At the start, the killing did not go smoothly at any of the camps. It is worth recalling once again that the Nazis were embarking on something that human beings had never attempted before—the mechanized extermination of millions of men, women, and children in a matter of months. Gruesome as the analogy is, the Germans had created three killing factories and, as in any industrial operation, all the various components had to be completely synchronized for the Nazis' desired end result to be achieved. If the trains failed to send people on schedule, if the gas chambers could not cope with the volume of new arrivals, if there was a bottleneck anywhere in the system, then bloody chaos could result. In those early days that is exactly what occurred.
At Bełźec it soon transpired that the capacity of the gas chambers was not sufficient to deal with the numbers of people scheduled to be sent, and so in June the camp shut down for a month or so and new gas chambers
were built. At Sobibór, the problem was both the size of the gas chambers and the local transport links. The camp ceased operations between August and October while the Nazis sorted out these difficulties. But it was at Treblinka that the greatest problems for the Nazis arose, and truly hellish scenes resulted.
To begin with, Treblinka operated more or less as the Nazis had planned, with about 6,000 people arriving to be killed each day. But by August the numbers had doubled and the operation of the camp began to fall apart. Yet the camp commandant, Dr. Irmfried Eberl, still kept it open. “Dr. Eberl's ambition,” said August Hingst, another member of the SS at Treblinka, “was to reach the highest possible numbers and exceed all the other camps. So many transports arrived that the disembarkation and gassing of the people could no longer be handled.”
33
As a result, many people were simply shot in the lower camp, but that, of course, destroyed the subterfuge that was the basis of the camp's operation—no one believed they were at a disinfecting station when they saw corpses on the ground. As a result, trains backed up at Treblinka station some three kilometers away, waiting until the camp could be cleared. Conditions on board became so appalling that many died in the freight cars. Oskar Berger arrived at Treblinka on one transport in late August at the height of the chaos.

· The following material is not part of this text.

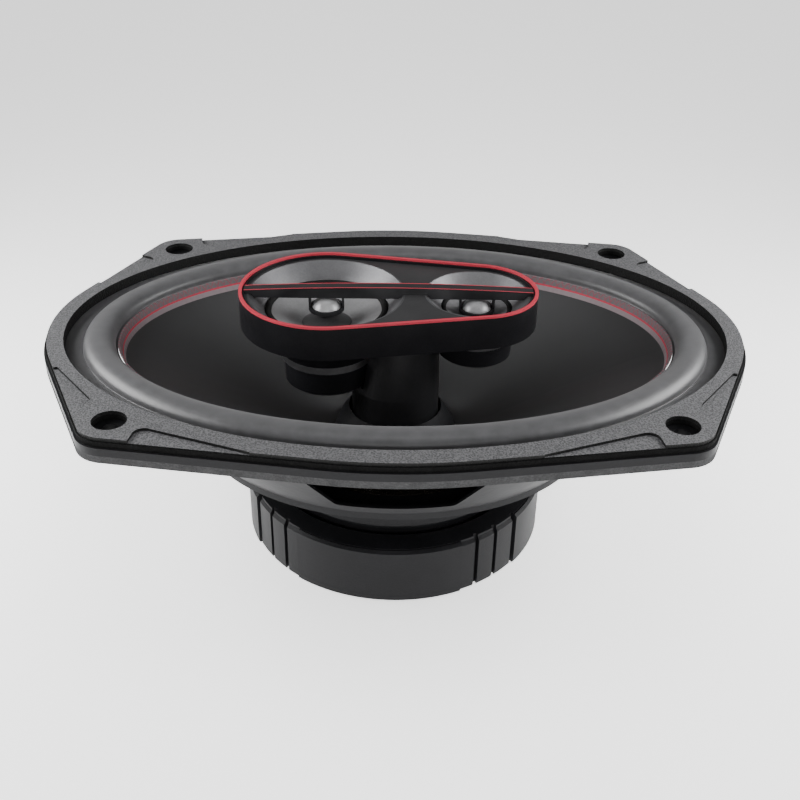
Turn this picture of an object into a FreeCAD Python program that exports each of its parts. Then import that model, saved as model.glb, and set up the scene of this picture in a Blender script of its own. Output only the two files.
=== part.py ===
"""Coaxial car speaker of the 6 x 9 inch class, as a parametric assembly of separate sub-parts.

Row frame: +Z out of the front, +X along the oval, origin on the speaker's axis in the
mounting plane (the underside of the rear gasket). Millimetres.
"""
import FreeCAD
import Part
import Sketcher
import math
import os
from collections import namedtuple
from types import SimpleNamespace

SIZES = {
    # oval outline with four ears
    "outline_half_long": 118.5, "outline_half_short": 84.2, "end_radius": 60.0, "side_radius": 150.0,
    "ear_x": 84.4, "ear_y": 62.2, "ear_radius": 10.6, "ear_hole_radius": 2.75, "trim_hole_radius": 5.25,
    # stack of layers at the flange
    "rear_gasket_top": 2.4, "seat_top": 3.4, "lip_top": 4.2, "flange_top": 5.0, "front_gasket_top": 6.8,
    "trim_top": 8.0,
    "gasket_inset": 0.7, "trim_inset": 1.2, "pocket_depth": 0.9,
    "trim_open_long": 111.9, "trim_open_short": 76.4, "seat_long": 115.2, "seat_short": 79.6,
    "trim_collar": 2.8, "gasket_open_long": 109.0, "gasket_open_short": 73.5,
    # basket bowl and the cup below it
    "bowl_long": 105.8, "bowl_short": 70.3, "bowl_wall": 1.6, "bowl_foot_long": 67.0,
    "bowl_foot_short": 54.6, "bowl_foot": -30.0, "shelf_top": -31.0, "shelf_foot": -32.4,
    "cup_radius": 45.4, "cup_wall": 1.4, "spider_seat": -42.0, "basket_floor": -48.0, "floor_thick": 1.2,
    "cup_bore_radius": 22.0,
    "window_top": 0.0, "window_foot": -27.0, "window_corner": 3.0,
    "side_window_top": 35.0, "side_window_foot": 17.5, "end_window_top": 26.0, "end_window_foot": 15.0,
    # surround
    "roll_outer_long": 106.0, "roll_outer_short": 71.2, "roll_width": 10.7, "roll_height": 4.4,
    "surround_skin": 0.9,
    # woofer cone and its edge ring
    "cone_long": 92.4, "cone_short": 58.4, "cone_edge": -0.6, "cone_neck_radius": 17.65, "cone_neck": -38.0,
    "cone_middle_long": 52.5, "cone_middle_short": 36.2, "cone_middle": -19.0, "cone_skin": 0.75,
    "ridge_long": 93.1, "ridge_short": 59.2, "ridge": 1.4, "edge_ring_wall": 0.6,
    "edge_ring_long": 94.0, "edge_ring_short": 59.5, "edge_ring_top": 3.9,
    # dust dome round the post
    "dome_radius": 22.4, "dome_centre": -38.7, "dome_hole_radius": 16.4, "dome_skin": 0.7,
    # motor
    "pole_radius": 16.9, "former_bore_radius": 17.1, "former_radius": 17.55, "coil_radius": 18.9,
    "former_foot": -57.0, "former_top": -37.2, "coil_foot": -56.3, "coil_top": -44.3,
    "plate_radius": 42.5, "plate_bore_radius": 19.3, "plate_foot": -52.6, "magnet_radius": 48.6,
    "magnet_bore_radius": 24.0, "magnet_foot": -62.9, "yoke_foot": -67.3, "vent_radius": 5.5,
    "rivet_x": 31.4, "rivet_y": 19.5, "rivet_radius": 1.95,
    "spider_skin": 0.5, "spider_wave": 1.0, "spider_waves": 6,
    # magnet cover
    "cover_foot": -69.1, "cover_inner": 49.2, "cover_radius": 51.9, "panel_radius": 53.4,
    "cover_shoulder": -47.9, "cover_lip_radius": 46.0, "cover_lip": -46.5, "cover_open_radius": 30.0,
    "panel_half_angle": 31.5, "panel_turn": -6.5, "zone_half_angle": 13.5,
    "slot_width": 1.6, "slot_depth": 2.3, "near_slot": 38.2, "middle_slot": 47.1, "far_slot": 57.6,
    # post
    "post_radius": 15.3, "post_neck": -14.0, "post_head_x": 3.3, "post_head_long": 13.0,
    "post_head_short": 11.5, "post_bolt_radius": 2.5, "post_bolt_head_radius": 8.0,
    # bridge housing
    "mid_x": -23.7, "tweeter_x": 27.1, "mid_lobe": 29.3, "tweeter_lobe": 20.5, "housing_floor": 10.0,
    "housing_top": 21.1, "housing_wall": 1.8, "floor_sheet": 1.6, "rim_top": 21.8, "rim_width": 1.1,
    "deck_foot": 19.2, "deck_top": 20.2, "bar_width": 4.0, "bar_end_top": 21.5, "bar_middle_top": 22.8,
    "bar_middle": 1.7, "web_foot": 18.8, "mid_web_top": 25.6, "mid_web_foot": 24.2, "tweeter_web_top": 16.9,
    "tweeter_web_foot": 15.4,
    # midrange
    "mid_flare_radius": 26.6, "mid_mouth_radius": 21.6, "mid_mouth": 15.0, "mid_cone_radius": 18.6,
    "mid_cone_edge": 14.0, "mid_cap_radius": 8.5, "mid_cap_foot": 9.0, "mid_cap_crown": 11.3,
    "mid_neck_radius": 6.9, "mid_neck": 7.2, "mid_basket_radius": 22.2, "mid_foot_radius": 15.8,
    "mid_basket_foot": -0.5, "mid_plate_foot": -3.0, "mid_magnet_radius": 14.8, "mid_magnet_foot": -9.6,
    "mid_yoke_foot": -12.1, "mid_pole_radius": 6.0, "mid_former_radius": 6.3, "mid_gap_radius": 7.3,
    "mid_spider_height": 5.0, "mid_roll_height": 1.2,
    # tweeter
    "tweeter_flare_radius": 17.9, "tweeter_mouth_radius": 12.6, "tweeter_mouth": 15.5,
    "tweeter_cone_radius": 10.4, "tweeter_cone_edge": 15.0, "tweeter_cap_radius": 4.5,
    "tweeter_cap_foot": 11.2, "tweeter_cap_crown": 12.6, "tweeter_can_radius": 12.8,
    "tweeter_plate_top": 6.6, "tweeter_magnet_top": 4.6, "tweeter_yoke_top": 0.4, "tweeter_foot": -1.8,
    "tweeter_pole_radius": 3.3, "tweeter_former_radius": 3.5, "tweeter_gap_radius": 4.7,
    "tweeter_roll_height": 0.6,
    # small domes under the bar
    "pod_radius": 6.0, "pod_foot": 13.3, "pod_top": 15.2, "pod_bore_radius": 5.25, "pod_wall": 0.6,
    "strut_x": 5.6, "strut_thick": 0.7, "strut_width": 3.2,
    "small_dome_radius": 4.9, "small_dome_crown": 18.35, "pod_magnet_radius": 3.6,
    # terminals
    "board_half_width": 12.0, "board_front": 54.4, "board_top": -34.4, "board_foot": -43.0,
    "board_back": 44.4, "blade_thick": 0.8, "blade_height": -38.0, "blade_root": 52.0, "blade_end": 62.0,
    "blade_x": 6.5, "positive_blade_width": 4.8, "negative_blade_width": 2.8, "eye_radius": 0.7,
    "board_rivet_radius": 1.2, "board_rivet_x": 10.1, "board_rivet_height": -41.2,
    "capacitor_radius": 3.8, "capacitor_x": 19.0,
    "lead_radius": 0.6, "lead_height": -40.8, "lead_inner": 42.6, "lead_outer": 51.5,
}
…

As we disembarked we witnessed a horrible sight: hundreds of bodies lying all around. Piles of bundles, clothes, valises, everything mixed together. SS soldiers and Ukrainians were standing on the roofs of the barracks and firing indiscriminately into the crowd. Men, women and children fell bleeding. The air was filled with screaming and weeping.
34
In such circumstances it was impossible to keep the reality of the camp's operations from the Poles who lived in the hamlets and villages nearby. “The smell of the disintegrating corpses was just terrible,” says Eugenia Samuel,
35
who was a local schoolgirl at the time. “You couldn't open a window or go out because of the stench. You cannot imagine such a stench.”

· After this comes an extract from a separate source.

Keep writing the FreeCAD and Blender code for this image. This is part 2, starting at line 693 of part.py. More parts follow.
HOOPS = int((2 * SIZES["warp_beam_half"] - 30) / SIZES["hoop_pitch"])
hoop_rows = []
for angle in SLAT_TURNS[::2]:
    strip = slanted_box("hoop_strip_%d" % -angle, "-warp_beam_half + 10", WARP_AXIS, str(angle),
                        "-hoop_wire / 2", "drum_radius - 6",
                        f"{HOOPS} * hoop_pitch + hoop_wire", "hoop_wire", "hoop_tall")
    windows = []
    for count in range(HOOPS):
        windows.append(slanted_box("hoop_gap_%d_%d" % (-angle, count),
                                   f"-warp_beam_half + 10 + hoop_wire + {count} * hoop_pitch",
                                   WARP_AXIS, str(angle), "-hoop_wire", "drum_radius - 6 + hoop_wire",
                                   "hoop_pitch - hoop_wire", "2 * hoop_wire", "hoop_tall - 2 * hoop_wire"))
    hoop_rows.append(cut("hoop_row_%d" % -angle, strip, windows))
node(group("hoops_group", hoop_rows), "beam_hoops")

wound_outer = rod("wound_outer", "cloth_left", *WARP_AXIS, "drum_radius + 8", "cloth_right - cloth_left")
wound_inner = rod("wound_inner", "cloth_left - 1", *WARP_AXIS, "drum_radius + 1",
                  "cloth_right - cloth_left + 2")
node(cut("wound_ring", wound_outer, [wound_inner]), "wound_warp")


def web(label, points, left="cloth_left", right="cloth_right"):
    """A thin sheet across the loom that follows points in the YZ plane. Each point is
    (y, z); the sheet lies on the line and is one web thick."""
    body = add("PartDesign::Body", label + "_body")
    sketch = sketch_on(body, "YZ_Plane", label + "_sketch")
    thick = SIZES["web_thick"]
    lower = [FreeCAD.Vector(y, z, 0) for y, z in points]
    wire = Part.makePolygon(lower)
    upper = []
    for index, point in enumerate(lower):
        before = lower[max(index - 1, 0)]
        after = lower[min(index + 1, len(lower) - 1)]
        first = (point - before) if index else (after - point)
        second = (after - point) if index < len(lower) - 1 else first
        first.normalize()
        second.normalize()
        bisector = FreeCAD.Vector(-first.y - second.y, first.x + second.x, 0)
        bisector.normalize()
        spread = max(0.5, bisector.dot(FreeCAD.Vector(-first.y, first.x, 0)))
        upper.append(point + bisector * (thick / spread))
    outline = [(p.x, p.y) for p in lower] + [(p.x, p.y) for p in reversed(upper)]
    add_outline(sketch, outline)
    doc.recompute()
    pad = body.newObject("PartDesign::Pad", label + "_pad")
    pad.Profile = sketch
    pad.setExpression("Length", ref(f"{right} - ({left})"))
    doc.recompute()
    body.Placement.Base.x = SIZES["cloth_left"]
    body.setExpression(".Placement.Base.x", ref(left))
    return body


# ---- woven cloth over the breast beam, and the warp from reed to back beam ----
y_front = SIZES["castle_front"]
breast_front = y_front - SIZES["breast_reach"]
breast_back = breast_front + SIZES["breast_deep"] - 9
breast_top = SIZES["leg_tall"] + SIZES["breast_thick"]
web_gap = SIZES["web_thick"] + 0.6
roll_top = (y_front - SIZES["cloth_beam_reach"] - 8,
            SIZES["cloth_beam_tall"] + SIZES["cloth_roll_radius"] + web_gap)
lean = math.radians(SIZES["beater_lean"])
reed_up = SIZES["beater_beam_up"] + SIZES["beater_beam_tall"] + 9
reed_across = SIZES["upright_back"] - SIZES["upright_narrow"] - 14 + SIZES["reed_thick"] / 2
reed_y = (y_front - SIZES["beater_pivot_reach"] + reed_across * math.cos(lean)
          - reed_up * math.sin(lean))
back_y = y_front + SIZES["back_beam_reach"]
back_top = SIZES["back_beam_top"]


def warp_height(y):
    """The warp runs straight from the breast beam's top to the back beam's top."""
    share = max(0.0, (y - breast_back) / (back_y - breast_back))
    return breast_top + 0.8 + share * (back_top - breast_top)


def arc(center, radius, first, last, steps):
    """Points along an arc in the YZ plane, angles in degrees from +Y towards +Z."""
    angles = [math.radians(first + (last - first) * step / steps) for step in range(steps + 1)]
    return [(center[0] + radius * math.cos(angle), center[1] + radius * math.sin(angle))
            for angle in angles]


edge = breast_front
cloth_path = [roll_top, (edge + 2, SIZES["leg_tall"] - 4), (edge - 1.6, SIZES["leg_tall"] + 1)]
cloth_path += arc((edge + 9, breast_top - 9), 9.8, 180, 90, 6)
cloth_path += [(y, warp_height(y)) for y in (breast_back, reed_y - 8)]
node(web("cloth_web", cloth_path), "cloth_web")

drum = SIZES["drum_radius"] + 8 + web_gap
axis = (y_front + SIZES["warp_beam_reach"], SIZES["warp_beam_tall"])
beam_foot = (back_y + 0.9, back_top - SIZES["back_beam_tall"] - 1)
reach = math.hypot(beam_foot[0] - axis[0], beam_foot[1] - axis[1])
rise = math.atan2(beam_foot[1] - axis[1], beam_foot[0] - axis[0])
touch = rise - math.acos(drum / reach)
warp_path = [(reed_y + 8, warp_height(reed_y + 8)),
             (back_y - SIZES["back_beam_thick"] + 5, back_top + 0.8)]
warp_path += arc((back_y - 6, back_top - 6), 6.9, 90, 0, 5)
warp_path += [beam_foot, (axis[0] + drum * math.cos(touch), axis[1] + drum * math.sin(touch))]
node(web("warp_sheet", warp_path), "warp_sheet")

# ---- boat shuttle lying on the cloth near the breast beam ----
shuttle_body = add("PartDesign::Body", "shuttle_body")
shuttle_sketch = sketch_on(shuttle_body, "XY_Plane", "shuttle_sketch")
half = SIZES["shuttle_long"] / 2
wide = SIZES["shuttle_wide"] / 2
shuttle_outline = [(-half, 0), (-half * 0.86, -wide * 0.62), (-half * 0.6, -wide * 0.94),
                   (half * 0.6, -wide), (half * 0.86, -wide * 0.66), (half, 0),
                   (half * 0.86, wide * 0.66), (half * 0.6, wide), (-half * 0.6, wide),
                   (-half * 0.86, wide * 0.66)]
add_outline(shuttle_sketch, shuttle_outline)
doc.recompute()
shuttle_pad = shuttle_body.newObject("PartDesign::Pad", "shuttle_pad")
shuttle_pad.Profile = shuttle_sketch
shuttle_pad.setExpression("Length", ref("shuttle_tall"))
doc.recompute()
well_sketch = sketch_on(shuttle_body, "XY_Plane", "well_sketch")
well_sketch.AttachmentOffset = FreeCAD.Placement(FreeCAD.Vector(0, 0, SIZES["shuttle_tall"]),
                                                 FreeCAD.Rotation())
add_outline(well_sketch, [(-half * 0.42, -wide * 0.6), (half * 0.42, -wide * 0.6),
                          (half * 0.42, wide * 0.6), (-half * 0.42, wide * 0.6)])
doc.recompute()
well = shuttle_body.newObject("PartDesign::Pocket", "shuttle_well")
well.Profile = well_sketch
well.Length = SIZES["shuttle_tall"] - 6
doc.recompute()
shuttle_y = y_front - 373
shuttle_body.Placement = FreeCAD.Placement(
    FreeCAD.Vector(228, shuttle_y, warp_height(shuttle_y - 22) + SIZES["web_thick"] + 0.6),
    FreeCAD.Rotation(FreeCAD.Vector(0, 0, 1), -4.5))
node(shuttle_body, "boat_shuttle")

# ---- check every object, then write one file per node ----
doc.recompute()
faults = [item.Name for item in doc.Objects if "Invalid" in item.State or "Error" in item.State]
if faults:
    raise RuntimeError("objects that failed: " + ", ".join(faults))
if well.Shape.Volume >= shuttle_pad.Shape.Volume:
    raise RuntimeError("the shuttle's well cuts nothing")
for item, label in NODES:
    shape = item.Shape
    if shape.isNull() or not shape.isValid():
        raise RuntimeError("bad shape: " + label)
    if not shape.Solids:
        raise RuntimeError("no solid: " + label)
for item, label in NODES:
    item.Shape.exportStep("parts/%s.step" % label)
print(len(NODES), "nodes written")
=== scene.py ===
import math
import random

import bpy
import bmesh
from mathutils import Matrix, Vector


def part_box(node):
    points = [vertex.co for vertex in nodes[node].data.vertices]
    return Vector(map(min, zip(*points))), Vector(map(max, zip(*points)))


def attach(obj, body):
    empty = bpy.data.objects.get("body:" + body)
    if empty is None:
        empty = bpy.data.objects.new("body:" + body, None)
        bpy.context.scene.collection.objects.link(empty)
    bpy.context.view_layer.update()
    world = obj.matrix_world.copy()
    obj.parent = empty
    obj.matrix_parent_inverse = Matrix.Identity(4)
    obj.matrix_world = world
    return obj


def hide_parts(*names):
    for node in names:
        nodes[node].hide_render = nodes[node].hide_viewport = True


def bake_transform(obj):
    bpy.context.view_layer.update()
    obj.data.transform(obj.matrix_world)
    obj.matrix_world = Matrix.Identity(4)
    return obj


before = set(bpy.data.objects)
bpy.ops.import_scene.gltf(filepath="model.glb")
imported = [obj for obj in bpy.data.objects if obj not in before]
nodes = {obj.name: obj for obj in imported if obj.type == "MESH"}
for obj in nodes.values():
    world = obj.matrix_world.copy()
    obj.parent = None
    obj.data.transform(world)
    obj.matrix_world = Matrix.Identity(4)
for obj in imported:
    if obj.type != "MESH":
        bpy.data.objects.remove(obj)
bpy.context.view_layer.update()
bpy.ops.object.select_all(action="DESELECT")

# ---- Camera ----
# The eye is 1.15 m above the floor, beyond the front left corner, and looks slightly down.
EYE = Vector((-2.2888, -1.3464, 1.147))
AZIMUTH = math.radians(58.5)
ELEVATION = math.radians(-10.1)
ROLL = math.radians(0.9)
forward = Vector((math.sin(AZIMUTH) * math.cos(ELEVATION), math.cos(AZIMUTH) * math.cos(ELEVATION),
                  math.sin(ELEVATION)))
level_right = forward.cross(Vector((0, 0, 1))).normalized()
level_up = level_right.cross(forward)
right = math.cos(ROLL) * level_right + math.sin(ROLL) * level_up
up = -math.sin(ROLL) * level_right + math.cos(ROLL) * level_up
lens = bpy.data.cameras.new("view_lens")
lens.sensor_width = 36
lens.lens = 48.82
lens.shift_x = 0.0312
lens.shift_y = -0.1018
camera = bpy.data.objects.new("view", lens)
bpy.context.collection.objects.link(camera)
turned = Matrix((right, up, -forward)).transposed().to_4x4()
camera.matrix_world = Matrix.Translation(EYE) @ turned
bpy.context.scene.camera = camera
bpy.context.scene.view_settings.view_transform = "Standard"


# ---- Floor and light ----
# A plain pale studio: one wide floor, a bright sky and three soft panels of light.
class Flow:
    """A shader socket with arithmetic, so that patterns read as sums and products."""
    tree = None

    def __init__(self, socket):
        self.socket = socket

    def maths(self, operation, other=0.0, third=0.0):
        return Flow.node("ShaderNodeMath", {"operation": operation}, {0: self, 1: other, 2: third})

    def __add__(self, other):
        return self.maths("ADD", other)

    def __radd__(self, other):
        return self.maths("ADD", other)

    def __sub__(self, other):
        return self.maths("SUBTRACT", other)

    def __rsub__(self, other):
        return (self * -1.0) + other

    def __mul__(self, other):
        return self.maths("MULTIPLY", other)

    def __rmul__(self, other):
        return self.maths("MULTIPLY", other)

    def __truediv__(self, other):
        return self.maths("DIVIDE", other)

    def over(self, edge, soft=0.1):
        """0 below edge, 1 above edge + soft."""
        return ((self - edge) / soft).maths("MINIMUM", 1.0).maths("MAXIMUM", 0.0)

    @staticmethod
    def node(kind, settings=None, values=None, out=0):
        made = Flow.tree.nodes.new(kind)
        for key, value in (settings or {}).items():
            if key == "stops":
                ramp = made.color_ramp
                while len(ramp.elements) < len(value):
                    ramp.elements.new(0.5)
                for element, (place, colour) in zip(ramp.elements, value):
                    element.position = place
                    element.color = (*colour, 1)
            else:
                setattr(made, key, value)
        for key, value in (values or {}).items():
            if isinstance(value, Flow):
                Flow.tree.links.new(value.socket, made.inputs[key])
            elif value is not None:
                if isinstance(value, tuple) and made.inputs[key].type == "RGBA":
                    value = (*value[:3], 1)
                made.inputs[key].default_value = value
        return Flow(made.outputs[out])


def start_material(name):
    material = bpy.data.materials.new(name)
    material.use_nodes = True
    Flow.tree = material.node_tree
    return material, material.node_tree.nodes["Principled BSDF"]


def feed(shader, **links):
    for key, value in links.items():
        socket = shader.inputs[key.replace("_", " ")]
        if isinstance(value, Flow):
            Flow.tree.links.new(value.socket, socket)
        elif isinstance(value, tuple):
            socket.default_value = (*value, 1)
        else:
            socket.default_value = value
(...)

Nonetheless, in the midst of this horror an enormous number of people were killed. In slightly more than a month's time, from between the end of July and the end of August 1942, an estimated 312,500
36
people were
murdered at Treblinka. This is a phenomenal figure, a killing rate of around 10,000 a day and a death toll not even approached by any other camp until the height of the Hungarian action at Auschwitz—in 1944—when the four crematoria of Birkenau were functioning at full capacity. The cost of this incredible rate of destruction was too high for Dr. Eberl's superiors to bear, however. Reports reached them of how Treblinka was degenerating in a spiral of disorganization. Worse still, from the Nazi point of view, the Third Reich appeared to be losing out financially. The belongings of the murdered Jews were left sprawled about the camp, and there were suggestions that some of the valuables were even being pilfered by the Germans and Ukrainians.